* _Goal_
Your task is to copy every line of this material exactly.
= = = = = = =
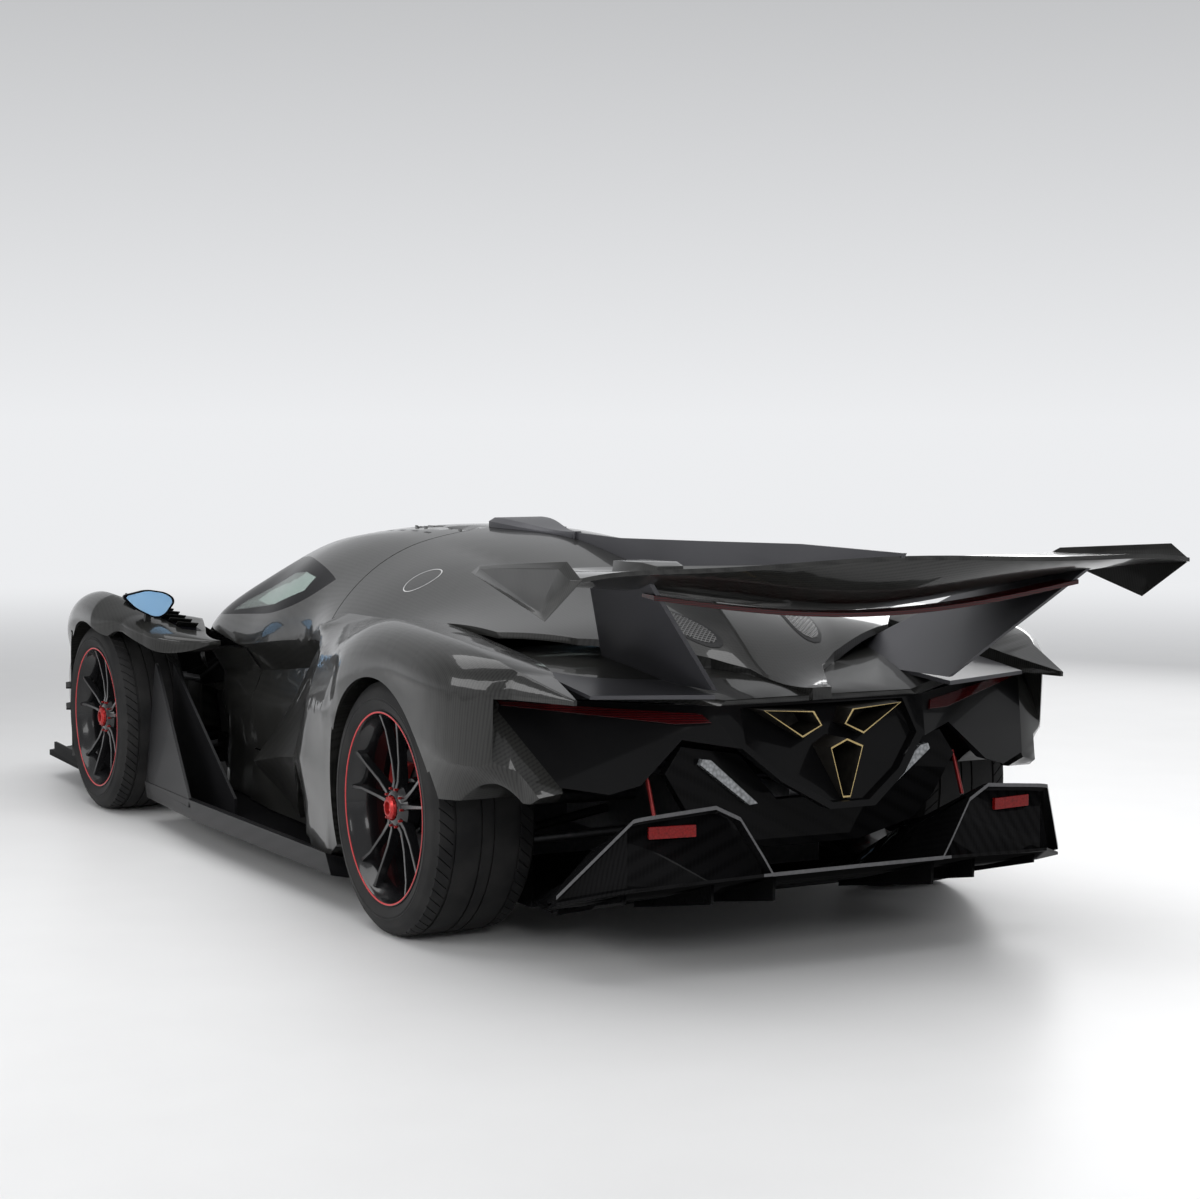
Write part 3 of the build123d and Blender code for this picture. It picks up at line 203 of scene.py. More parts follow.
def carbon(name, dark, light, coat, rough, specular=0.2):
    """Woven carbon: fine upright tows, crossed by fainter ones, with slow changes of tone."""
    finish, tree, shader = new_finish(name)
    place = node(tree, "ShaderNodeTexCoord")
    turn = node(tree, "ShaderNodeMapping", {"Vector": place.outputs["Object"],
                                            "Rotation": (math.radians(8), 0, math.radians(4))})
    warp = node(tree, "ShaderNodeTexWave", {"Vector": turn.outputs[0], "Scale": WAVES / (2 * TOW)},
                bands_direction="Y")
    weft = node(tree, "ShaderNodeTexWave", {"Vector": turn.outputs[0], "Scale": WAVES / (3 * TOW)},
                bands_direction="X")
    cloth = node(tree, "ShaderNodeMath", {0: weft.outputs["Fac"], 1: 0.35, 2: warp.outputs["Fac"]},
                 operation="MULTIPLY_ADD")
    slow = node(tree, "ShaderNodeTexNoise", {"Vector": place.outputs["Object"], "Scale": 2.2, "Detail": 3.0})
    value = node(tree, "ShaderNodeMath", {0: cloth.outputs[0], 1: 0.6, 2: slow.outputs["Fac"]},
                 operation="MULTIPLY_ADD")
    coloured(tree, shader, value.outputs[0], dark, light, (0.25, 1.0))
    rub = node(tree, "ShaderNodeMapRange", {"Value": cloth.outputs[0], "To Min": rough + 0.06,
                                            "To Max": rough})
    tree.links.new(rub.outputs["Result"], shader.inputs["Roughness"])
    shader.inputs["Specular IOR Level"].default_value = specular
    shader.inputs["Coat Weight"].default_value = coat
    shader.inputs["Coat Roughness"].default_value = 0.03
    shader.inputs["Coat IOR"].default_value = 1.45
    return finish


def rounded(made, width, sharper):
    """Rounds the edges of a piece that are sharper than an angle in degrees."""
    edge = made.modifiers.new("edge", "BEVEL")
    edge.width = width
    edge.segments = 2
    edge.limit_method = "ANGLE"
    edge.angle_limit = math.radians(sharper)
    edge.harden_normals = True


def dressed(name, finish, body, bevel=0.002, smooth=30.0, shape=None):
    """A CAD panel with its doubles merged, its curves shaded smooth and its edges rounded."""
    bm = bmesh.new()
    bm.from_mesh(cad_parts[name].data)
    bmesh.ops.remove_doubles(bm, verts=bm.verts, dist=1e-5)
    bmesh.ops.dissolve_degenerate(bm, dist=1e-5, edges=bm.edges)
    if shape:
        shape(bm)
    made = piece(name + "_panel", bm, finish, body, name, smooth)
    if bevel:
        rounded(made, bevel, smooth)
    return made


def eased(value):
    """A soft step from 0 to 1."""
    value = min(1.0, max(0.0, value))
    return value * value * (3 - 2 * value)


def along(stations, y):
    """A height or width read off a short table of (y, value) stations."""
    for (y0, a), (y1, b) in zip(stations, stations[1:]):
        if y <= y1:
            return a + (b - a) * max(0.0, (y - y0) / (y1 - y0))
    return stations[-1][1]


def narrow_front(bm, most=0.080):
    """Draws the body in ahead of the front wheel, towards the lamp."""
    for v in bm.verts:
        outer = min(1.0, max(0.0, (abs(v.co.x) - 0.60) / 0.26))
        pull = most * eased((-1.50 - v.co.y) / 0.70) * outer
        v.co.x -= math.copysign(pull, v.co.x)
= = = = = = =
* _The output_
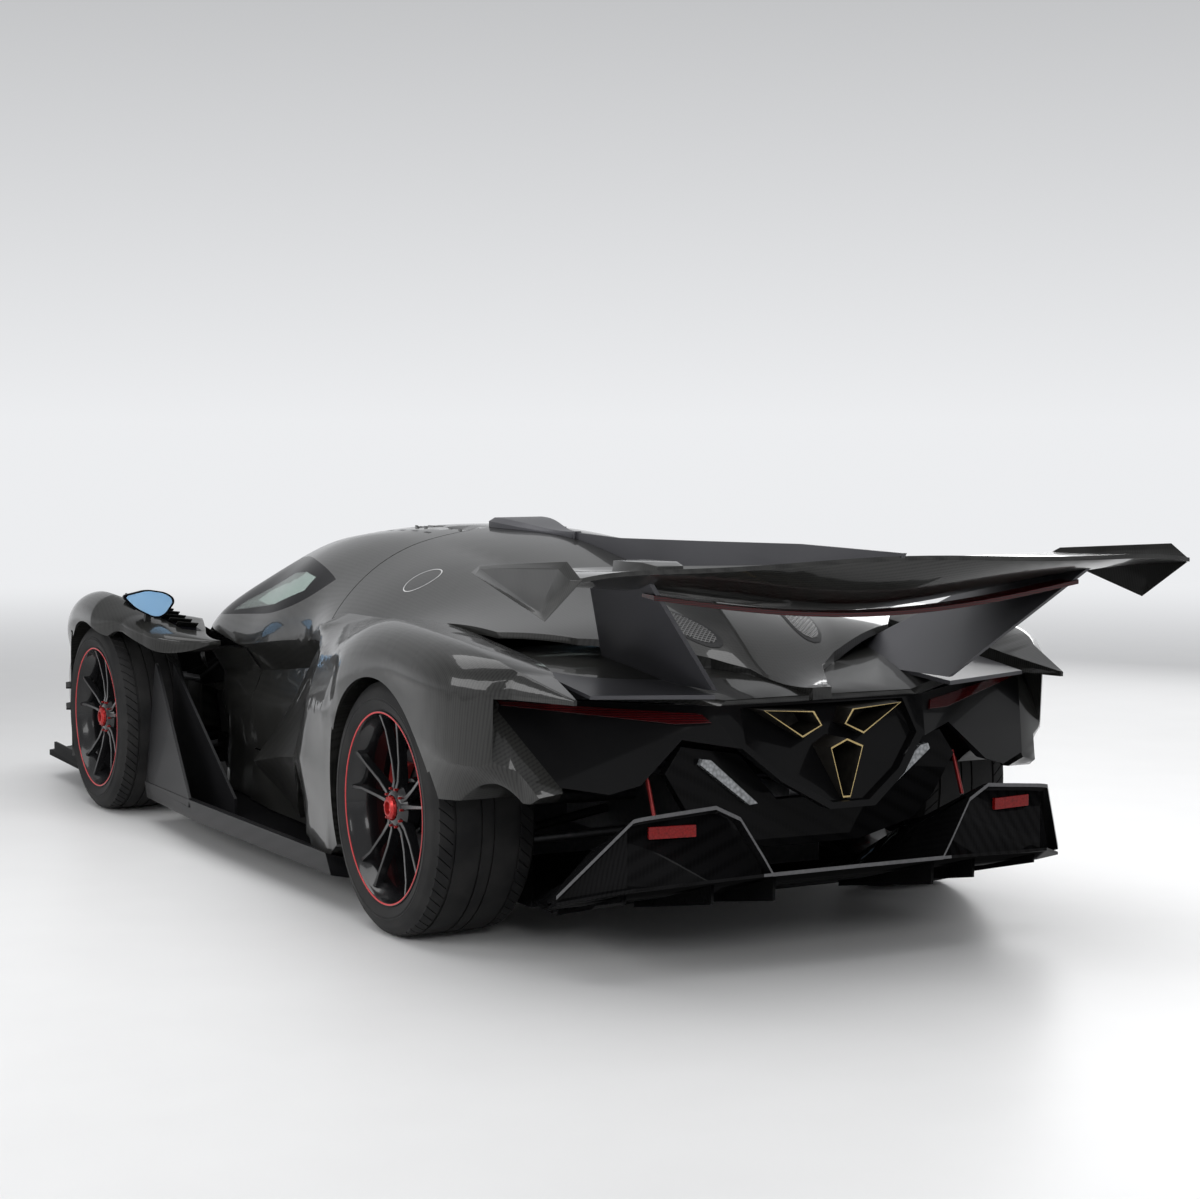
Write part 3 of the build123d and Blender code for this picture. It picks up at line 203 of scene.py. More parts follow.
def carbon(name, dark, light, coat, rough, specular=0.2):
    """Woven carbon: fine upright tows, crossed by fainter ones, with slow changes of tone."""
    finish, tree, shader = new_finish(name)
    place = node(tree, "ShaderNodeTexCoord")
    turn = node(tree, "ShaderNodeMapping", {"Vector": place.outputs["Object"],
                                            "Rotation": (math.radians(8), 0, math.radians(4))})
    warp = node(tree, "ShaderNodeTexWave", {"Vector": turn.outputs[0], "Scale": WAVES / (2 * TOW)},
                bands_direction="Y")
    weft = node(tree, "ShaderNodeTexWave", {"Vector": turn.outputs[0], "Scale": WAVES / (3 * TOW)},
                bands_direction="X")
    cloth = node(tree, "ShaderNodeMath", {0: weft.outputs["Fac"], 1: 0.35, 2: warp.outputs["Fac"]},
                 operation="MULTIPLY_ADD")
    slow = node(tree, "ShaderNodeTexNoise", {"Vector": place.outputs["Object"], "Scale": 2.2, "Detail": 3.0})
    value = node(tree, "ShaderNodeMath", {0: cloth.outputs[0], 1: 0.6, 2: slow.outputs["Fac"]},
                 operation="MULTIPLY_ADD")
    coloured(tree, shader, value.outputs[0], dark, light, (0.25, 1.0))
    rub = node(tree, "ShaderNodeMapRange", {"Value": cloth.outputs[0], "To Min": rough + 0.06,
                                            "To Max": rough})
    tree.links.new(rub.outputs["Result"], shader.inputs["Roughness"])
    shader.inputs["Specular IOR Level"].default_value = specular
    shader.inputs["Coat Weight"].default_value = coat
    shader.inputs["Coat Roughness"].default_value = 0.03
    shader.inputs["Coat IOR"].default_value = 1.45
    return finish


def rounded(made, width, sharper):
    """Rounds the edges of a piece that are sharper than an angle in degrees."""
    edge = made.modifiers.new("edge", "BEVEL")
    edge.width = width
    edge.segments = 2
    edge.limit_method = "ANGLE"
    edge.angle_limit = math.radians(sharper)
    edge.harden_normals = True


def dressed(name, finish, body, bevel=0.002, smooth=30.0, shape=None):
    """A CAD panel with its doubles merged, its curves shaded smooth and its edges rounded."""
    bm = bmesh.new()
    bm.from_mesh(cad_parts[name].data)
    bmesh.ops.remove_doubles(bm, verts=bm.verts, dist=1e-5)
    bmesh.ops.dissolve_degenerate(bm, dist=1e-5, edges=bm.edges)
    if shape:
        shape(bm)
    made = piece(name + "_panel", bm, finish, body, name, smooth)
    if bevel:
        rounded(made, bevel, smooth)
    return made


def eased(value):
    """A soft step from 0 to 1."""
    value = min(1.0, max(0.0, value))
    return value * value * (3 - 2 * value)


def along(stations, y):
    """A height or width read off a short table of (y, value) stations."""
    for (y0, a), (y1, b) in zip(stations, stations[1:]):
        if y <= y1:
            return a + (b - a) * max(0.0, (y - y0) / (y1 - y0))
    return stations[-1][1]


def narrow_front(bm, most=0.080):
    """Draws the body in ahead of the front wheel, towards the lamp."""
    for v in bm.verts:
        outer = min(1.0, max(0.0, (abs(v.co.x) - 0.60) / 0.26))
        pull = most * eased((-1.50 - v.co.y) / 0.70) * outer
        v.co.x -= math.copysign(pull, v.co.x)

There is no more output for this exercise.